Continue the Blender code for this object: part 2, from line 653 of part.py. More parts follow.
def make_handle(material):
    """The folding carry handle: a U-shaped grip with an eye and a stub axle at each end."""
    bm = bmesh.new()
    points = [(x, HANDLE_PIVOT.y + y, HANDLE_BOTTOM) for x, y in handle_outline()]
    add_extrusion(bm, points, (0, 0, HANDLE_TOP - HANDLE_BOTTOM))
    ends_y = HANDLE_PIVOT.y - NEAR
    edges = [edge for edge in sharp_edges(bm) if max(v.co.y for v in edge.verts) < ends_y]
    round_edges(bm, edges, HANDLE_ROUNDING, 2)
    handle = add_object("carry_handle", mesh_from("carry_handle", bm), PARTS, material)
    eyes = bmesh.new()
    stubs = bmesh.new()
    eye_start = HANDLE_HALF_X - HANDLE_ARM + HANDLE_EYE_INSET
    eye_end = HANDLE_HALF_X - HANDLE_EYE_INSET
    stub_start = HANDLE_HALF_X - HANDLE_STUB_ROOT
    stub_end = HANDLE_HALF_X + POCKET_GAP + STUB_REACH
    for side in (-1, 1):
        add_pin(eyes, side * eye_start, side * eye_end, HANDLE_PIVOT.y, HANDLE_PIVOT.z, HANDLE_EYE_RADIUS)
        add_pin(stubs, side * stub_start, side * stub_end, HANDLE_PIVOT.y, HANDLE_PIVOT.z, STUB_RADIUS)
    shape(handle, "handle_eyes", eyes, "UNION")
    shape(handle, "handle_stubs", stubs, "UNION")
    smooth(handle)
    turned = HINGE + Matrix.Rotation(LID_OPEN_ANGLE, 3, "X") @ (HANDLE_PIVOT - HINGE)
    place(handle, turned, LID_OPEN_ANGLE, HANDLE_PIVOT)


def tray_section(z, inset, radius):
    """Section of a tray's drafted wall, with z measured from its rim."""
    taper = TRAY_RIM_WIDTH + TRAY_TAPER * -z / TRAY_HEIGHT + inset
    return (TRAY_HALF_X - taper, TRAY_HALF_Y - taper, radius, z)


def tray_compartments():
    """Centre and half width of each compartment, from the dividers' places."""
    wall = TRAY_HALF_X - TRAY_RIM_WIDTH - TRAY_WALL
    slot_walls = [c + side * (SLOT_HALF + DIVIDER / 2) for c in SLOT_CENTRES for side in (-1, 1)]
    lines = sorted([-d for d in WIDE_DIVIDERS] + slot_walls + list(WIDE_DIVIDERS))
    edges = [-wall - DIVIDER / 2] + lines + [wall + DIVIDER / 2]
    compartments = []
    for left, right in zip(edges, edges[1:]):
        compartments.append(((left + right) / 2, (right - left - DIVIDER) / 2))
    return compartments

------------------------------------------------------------

Extract the complete listing above, reproducing each line exactly.

Continue the Blender code for this object: part 2, from line 653 of part.py. More parts follow.
def make_handle(material):
    """The folding carry handle: a U-shaped grip with an eye and a stub axle at each end."""
    bm = bmesh.new()
    points = [(x, HANDLE_PIVOT.y + y, HANDLE_BOTTOM) for x, y in handle_outline()]
    add_extrusion(bm, points, (0, 0, HANDLE_TOP - HANDLE_BOTTOM))
    ends_y = HANDLE_PIVOT.y - NEAR
    edges = [edge for edge in sharp_edges(bm) if max(v.co.y for v in edge.verts) < ends_y]
    round_edges(bm, edges, HANDLE_ROUNDING, 2)
    handle = add_object("carry_handle", mesh_from("carry_handle", bm), PARTS, material)
    eyes = bmesh.new()
    stubs = bmesh.new()
    eye_start = HANDLE_HALF_X - HANDLE_ARM + HANDLE_EYE_INSET
    eye_end = HANDLE_HALF_X - HANDLE_EYE_INSET
    stub_start = HANDLE_HALF_X - HANDLE_STUB_ROOT
    stub_end = HANDLE_HALF_X + POCKET_GAP + STUB_REACH
    for side in (-1, 1):
        add_pin(eyes, side * eye_start, side * eye_end, HANDLE_PIVOT.y, HANDLE_PIVOT.z, HANDLE_EYE_RADIUS)
        add_pin(stubs, side * stub_start, side * stub_end, HANDLE_PIVOT.y, HANDLE_PIVOT.z, STUB_RADIUS)
    shape(handle, "handle_eyes", eyes, "UNION")
    shape(handle, "handle_stubs", stubs, "UNION")
    smooth(handle)
    turned = HINGE + Matrix.Rotation(LID_OPEN_ANGLE, 3, "X") @ (HANDLE_PIVOT - HINGE)
    place(handle, turned, LID_OPEN_ANGLE, HANDLE_PIVOT)


def tray_section(z, inset, radius):
    """Section of a tray's drafted wall, with z measured from its rim."""
    taper = TRAY_RIM_WIDTH + TRAY_TAPER * -z / TRAY_HEIGHT + inset
    return (TRAY_HALF_X - taper, TRAY_HALF_Y - taper, radius, z)


def tray_compartments():
    """Centre and half width of each compartment, from the dividers' places."""
    wall = TRAY_HALF_X - TRAY_RIM_WIDTH - TRAY_WALL
    slot_walls = [c + side * (SLOT_HALF + DIVIDER / 2) for c in SLOT_CENTRES for side in (-1, 1)]
    lines = sorted([-d for d in WIDE_DIVIDERS] + slot_walls + list(WIDE_DIVIDERS))
    edges = [-wall - DIVIDER / 2] + lines + [wall + DIVIDER / 2]
    compartments = []
    for left, right in zip(edges, edges[1:]):
        compartments.append(((left + right) / 2, (right - left - DIVIDER) / 2))
    return compartments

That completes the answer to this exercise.